Grain size and grain boundary-related effects on the properties of nanocrystalline barium titanate ceramics

Dense nanocrystalline BaTiO3 ceramics with grain size (GS) down to 50 nm were studied by X-ray diffraction (XRD), differential scanning calorimetry (DSC), impedance spectroscopy and Raman spectroscopy. A continuous reduction of the tetragonal distortion towards the pseudo-cubic state was obtained when the GS was reduced. Therefore, even the finest structure (ceramic with average GS of 50 nm) is still non-centrosymmetric. The dielectric constant (K) shows relative thermal stability in a large range of temperatures and is strongly depressed in the nanocrystalline ceramics, in comparison with the micrometric ones (K being below 1000 for the ceramic with 50 nm GS). The losses are smaller than 5% in the frequency range of 102–106 Hz and temperatures below 200 °C. As the GS decreases, the structural phase transitions assume a more diffuse character. A decrease of the Curie temperature with reducing the GS was confirmed by X-ray, calorimetric and permittivity data.
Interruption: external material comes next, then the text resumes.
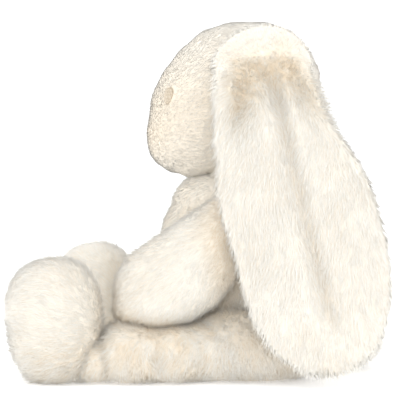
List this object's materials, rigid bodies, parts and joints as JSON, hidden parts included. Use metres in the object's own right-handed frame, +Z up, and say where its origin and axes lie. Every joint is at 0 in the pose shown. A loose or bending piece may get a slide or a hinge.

The Raman spectra collected for the range 80–800 K provided evidence for the presence of all the crystalline phases of BaTiO3, as in single-crystal and micrometric ceramics; a few differences can be attributed to GS effects and to the high density of the non-ferroelectric grain boundaries. Evidence for the different phase transitions were provided by the disappearance of some bands and by anomalies in positions and intensities of selected Raman modes. The overall properties of the nanocrystalline BaTiO3 ceramics can be explained as a combination of intrinsic effects, associated with the decrease of tetragonality and heat of transition with reducing GS, and extrinsic contributions due to the non-ferroelectric grain boundaries causing a “dilution” of the ferroelectric properties.